Pistachio nuts are particularly rich in vitamin B6 which is key in keeping hormones balanced. They also contain reasonable levels of lutein and zeaxanthin which are important to help eyes maintain their health plus they contain potassium and fibre.

Brazil nuts are packed full of selenium; an important mineral that is thought to help protect against prostate cancer and other diseases. However, be aware that too much selenium can be linked to diabetes.

Peanuts are slightly different because they are actually classed as legumes. But for most of us, we just consider them another nut and they are good in that, like hazelnuts, they contain high levels of folate, a mineral that is essential for brain development and may offer protection against cognitive decline.

Almonds are high in vitamin E which can help the condition and appearance of skin plus they are rich in calcium, essential for bone building. The skin of an almond is also full of flavonoids, so it is worth eating them whole.

Cashews contain good levels of protein and also key minerals such as iron and zinc.

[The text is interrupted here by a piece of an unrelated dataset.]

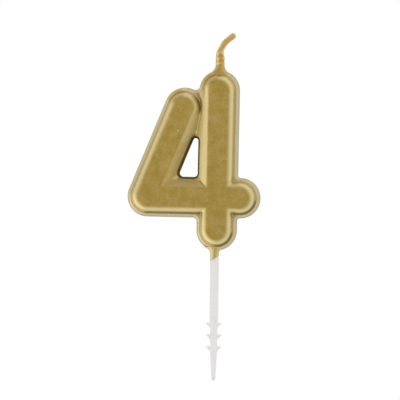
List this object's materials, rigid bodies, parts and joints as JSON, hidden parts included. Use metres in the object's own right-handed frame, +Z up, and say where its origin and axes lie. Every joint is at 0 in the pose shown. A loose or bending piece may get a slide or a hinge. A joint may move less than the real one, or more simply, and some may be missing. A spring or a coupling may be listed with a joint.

They also contain very good levels of magnesium which some reports say can improve recall and delay age-related memory loss.

Today some experts are suggesting half a handful of mixed nuts a day can be a really key addition to a normal diet; but nuts can add to calories, so people on restricted diets need to be aware. As a general guide, for 100 grams of each nut, the calorie count is:

Walnuts 654
Hazelnuts 626
Macadamias 718
Pecans 691
Pistachios 557
Brazils 656
Peanuts 567
Almonds 575
Cashews 554

Really the new research has only helped to prove that that old adage – of eating small amounts of a wide mix of healthy foods – is probably still one of the best ways to ensure a good diet.